The task: Copy exactly the lines from the one containing "The OpenSCAD and Blender code for this object" through the one containing "light.visible_glossy = False", both included, and nothing else.

>>>>

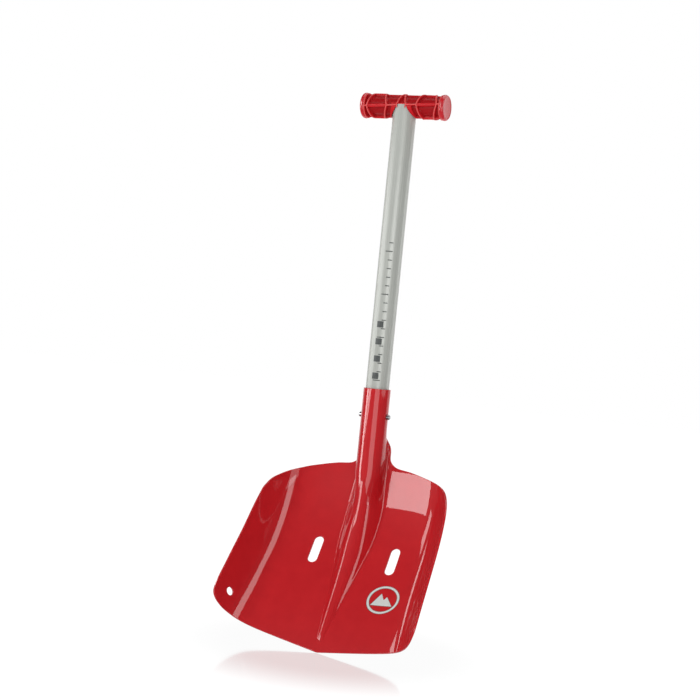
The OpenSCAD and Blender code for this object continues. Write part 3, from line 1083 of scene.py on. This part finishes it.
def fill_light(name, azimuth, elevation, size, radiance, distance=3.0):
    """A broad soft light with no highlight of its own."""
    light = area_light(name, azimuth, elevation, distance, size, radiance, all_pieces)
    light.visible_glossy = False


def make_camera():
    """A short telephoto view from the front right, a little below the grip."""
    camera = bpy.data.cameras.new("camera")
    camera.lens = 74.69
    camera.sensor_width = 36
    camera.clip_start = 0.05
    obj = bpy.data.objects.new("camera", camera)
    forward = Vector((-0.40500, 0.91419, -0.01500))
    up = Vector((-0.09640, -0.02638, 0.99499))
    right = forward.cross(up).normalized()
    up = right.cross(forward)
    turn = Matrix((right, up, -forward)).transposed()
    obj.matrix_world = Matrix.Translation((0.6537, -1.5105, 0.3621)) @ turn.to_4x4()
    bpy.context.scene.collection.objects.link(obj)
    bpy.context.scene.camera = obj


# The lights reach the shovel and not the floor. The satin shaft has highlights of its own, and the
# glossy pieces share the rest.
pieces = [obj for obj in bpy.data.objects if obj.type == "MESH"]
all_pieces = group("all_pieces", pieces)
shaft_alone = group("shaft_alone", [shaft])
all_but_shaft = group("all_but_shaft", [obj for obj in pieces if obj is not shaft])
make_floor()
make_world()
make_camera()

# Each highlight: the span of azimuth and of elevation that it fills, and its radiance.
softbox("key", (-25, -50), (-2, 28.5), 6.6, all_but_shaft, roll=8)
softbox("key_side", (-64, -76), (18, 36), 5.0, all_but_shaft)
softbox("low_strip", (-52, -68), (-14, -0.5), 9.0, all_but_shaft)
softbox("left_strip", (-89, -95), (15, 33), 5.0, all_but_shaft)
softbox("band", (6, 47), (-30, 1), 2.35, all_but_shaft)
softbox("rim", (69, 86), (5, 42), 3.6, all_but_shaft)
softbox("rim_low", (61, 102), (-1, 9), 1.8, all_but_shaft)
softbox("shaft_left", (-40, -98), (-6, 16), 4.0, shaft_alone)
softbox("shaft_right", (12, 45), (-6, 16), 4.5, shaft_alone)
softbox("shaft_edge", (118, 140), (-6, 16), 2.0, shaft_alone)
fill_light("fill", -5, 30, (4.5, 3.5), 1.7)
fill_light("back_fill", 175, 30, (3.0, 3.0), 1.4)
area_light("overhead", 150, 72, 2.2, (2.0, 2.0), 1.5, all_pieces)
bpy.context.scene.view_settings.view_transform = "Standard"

<<<<
>>>>

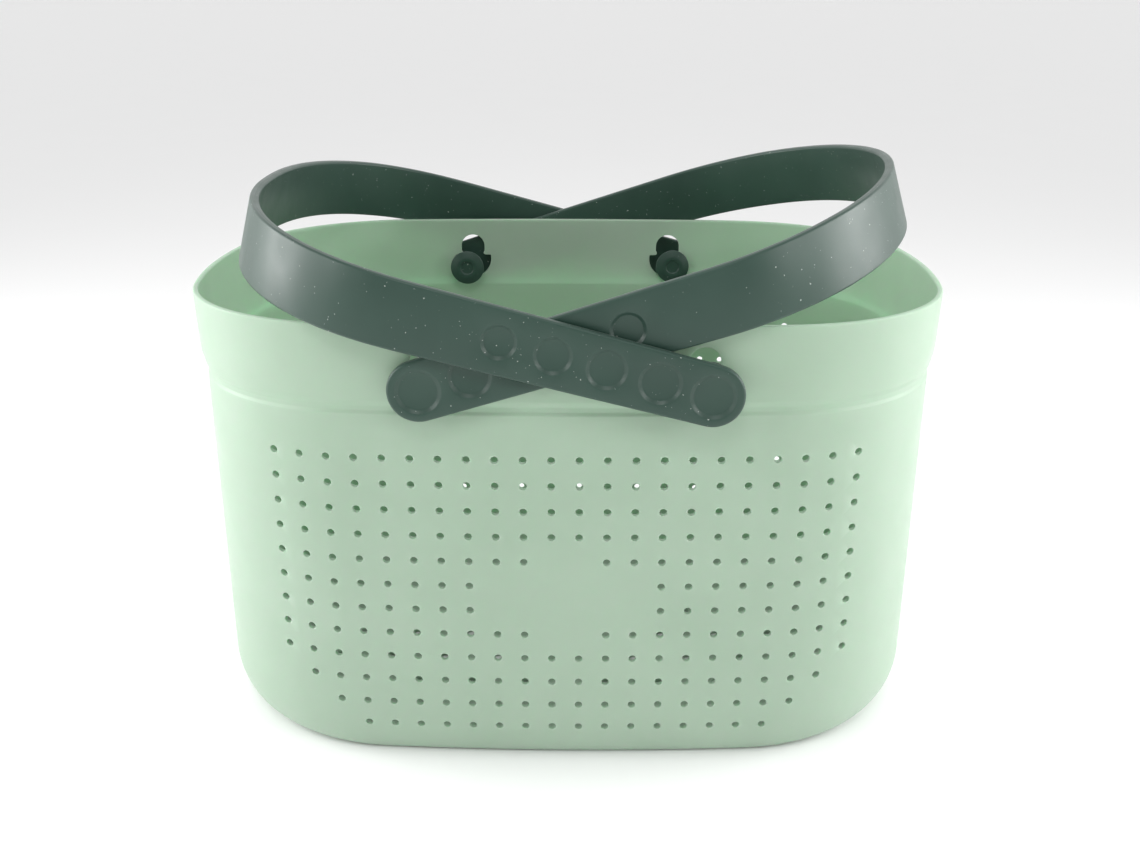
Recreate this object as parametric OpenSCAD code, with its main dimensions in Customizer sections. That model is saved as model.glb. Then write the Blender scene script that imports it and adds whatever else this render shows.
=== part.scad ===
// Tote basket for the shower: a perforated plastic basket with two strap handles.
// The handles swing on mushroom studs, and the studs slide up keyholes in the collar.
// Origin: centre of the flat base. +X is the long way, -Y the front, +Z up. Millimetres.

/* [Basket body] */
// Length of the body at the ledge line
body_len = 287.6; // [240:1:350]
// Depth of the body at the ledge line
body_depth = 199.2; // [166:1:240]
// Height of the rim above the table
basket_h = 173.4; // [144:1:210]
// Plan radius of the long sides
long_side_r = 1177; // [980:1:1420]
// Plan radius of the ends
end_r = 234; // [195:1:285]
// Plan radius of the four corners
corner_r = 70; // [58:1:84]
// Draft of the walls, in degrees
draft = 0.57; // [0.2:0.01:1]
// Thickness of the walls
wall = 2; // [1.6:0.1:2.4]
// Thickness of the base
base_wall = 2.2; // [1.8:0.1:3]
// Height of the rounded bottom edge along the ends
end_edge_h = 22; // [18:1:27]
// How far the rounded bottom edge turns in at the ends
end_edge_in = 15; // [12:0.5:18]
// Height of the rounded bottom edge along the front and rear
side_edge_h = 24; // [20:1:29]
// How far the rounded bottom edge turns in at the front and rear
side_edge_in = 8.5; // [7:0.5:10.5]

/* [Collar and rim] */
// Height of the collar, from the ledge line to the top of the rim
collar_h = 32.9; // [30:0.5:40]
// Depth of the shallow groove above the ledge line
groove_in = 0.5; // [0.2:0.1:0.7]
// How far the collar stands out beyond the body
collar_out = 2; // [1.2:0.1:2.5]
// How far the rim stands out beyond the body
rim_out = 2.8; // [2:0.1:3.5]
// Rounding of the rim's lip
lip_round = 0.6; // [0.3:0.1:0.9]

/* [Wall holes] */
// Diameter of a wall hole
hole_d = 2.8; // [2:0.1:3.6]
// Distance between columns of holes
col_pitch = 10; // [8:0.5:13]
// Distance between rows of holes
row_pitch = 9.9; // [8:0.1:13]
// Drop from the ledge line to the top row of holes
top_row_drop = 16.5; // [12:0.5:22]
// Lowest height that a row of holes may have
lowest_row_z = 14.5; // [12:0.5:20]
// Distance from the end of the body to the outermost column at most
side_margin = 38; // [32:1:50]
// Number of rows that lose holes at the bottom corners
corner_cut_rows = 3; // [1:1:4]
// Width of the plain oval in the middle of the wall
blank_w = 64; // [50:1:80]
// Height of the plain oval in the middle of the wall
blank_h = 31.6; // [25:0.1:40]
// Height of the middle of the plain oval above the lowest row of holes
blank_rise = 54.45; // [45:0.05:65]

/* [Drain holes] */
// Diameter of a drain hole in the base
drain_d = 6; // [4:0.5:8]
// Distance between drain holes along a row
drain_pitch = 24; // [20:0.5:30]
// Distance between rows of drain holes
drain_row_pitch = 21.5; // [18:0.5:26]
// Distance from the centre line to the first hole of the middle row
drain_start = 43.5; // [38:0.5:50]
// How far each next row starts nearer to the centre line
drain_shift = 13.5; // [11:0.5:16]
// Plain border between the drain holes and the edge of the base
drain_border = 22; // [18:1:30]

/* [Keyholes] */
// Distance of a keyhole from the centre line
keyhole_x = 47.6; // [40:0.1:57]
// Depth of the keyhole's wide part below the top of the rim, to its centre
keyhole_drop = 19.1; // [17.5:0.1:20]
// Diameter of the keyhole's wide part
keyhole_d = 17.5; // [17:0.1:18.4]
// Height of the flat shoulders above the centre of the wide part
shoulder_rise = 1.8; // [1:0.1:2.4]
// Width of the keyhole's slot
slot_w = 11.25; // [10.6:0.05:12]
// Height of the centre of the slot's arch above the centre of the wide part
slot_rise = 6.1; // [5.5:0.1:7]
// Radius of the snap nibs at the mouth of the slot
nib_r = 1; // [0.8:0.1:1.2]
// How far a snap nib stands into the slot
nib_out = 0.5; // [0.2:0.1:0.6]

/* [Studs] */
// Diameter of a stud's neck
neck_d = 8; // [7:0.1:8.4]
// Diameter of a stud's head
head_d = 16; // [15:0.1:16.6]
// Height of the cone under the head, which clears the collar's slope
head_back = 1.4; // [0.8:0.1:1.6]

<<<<
>>>>

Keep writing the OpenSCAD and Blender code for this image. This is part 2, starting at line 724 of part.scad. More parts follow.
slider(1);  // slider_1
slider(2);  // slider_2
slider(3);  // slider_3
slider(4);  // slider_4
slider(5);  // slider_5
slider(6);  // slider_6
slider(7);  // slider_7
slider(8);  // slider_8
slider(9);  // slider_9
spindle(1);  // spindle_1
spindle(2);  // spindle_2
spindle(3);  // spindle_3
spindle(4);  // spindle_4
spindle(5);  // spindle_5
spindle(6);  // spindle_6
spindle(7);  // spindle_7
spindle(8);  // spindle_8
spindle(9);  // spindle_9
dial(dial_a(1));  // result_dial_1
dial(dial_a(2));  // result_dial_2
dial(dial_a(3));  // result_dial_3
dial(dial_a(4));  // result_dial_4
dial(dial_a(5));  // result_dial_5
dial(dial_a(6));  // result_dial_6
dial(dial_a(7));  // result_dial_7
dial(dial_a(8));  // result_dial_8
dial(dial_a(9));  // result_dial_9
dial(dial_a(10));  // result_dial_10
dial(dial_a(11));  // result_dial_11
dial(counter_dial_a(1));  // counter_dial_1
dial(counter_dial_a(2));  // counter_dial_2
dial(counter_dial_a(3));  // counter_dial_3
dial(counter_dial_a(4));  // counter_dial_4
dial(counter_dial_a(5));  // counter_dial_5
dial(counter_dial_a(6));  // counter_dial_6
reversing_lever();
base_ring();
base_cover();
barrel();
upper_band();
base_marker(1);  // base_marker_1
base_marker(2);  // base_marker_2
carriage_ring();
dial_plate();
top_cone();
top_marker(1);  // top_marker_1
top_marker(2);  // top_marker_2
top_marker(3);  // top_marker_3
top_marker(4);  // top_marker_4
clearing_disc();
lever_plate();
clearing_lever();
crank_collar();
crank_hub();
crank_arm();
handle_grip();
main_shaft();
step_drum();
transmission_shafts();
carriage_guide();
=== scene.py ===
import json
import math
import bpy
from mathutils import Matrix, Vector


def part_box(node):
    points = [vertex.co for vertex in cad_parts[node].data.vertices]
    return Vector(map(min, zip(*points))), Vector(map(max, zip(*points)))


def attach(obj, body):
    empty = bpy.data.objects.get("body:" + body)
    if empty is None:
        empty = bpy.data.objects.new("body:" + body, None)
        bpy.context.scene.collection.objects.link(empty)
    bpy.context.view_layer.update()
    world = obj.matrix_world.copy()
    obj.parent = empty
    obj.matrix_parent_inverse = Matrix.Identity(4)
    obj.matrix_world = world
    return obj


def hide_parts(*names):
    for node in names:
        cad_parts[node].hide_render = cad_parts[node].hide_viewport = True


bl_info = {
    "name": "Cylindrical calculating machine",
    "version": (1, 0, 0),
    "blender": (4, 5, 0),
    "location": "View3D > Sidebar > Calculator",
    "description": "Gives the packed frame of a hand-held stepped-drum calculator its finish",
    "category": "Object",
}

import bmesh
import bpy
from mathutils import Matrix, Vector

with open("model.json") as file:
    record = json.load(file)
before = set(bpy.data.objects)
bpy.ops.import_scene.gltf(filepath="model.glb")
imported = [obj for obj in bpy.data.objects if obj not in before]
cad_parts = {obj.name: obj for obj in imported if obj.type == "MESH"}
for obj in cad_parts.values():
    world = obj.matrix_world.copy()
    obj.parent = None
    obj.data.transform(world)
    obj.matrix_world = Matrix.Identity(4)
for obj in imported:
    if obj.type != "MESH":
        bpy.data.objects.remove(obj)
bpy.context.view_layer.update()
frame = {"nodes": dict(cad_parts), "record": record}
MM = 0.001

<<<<

Completed task:
The OpenSCAD and Blender code for this object continues. Write part 3, from line 1083 of scene.py on. This part finishes it.
def fill_light(name, azimuth, elevation, size, radiance, distance=3.0):
    """A broad soft light with no highlight of its own."""
    light = area_light(name, azimuth, elevation, distance, size, radiance, all_pieces)
    light.visible_glossy = False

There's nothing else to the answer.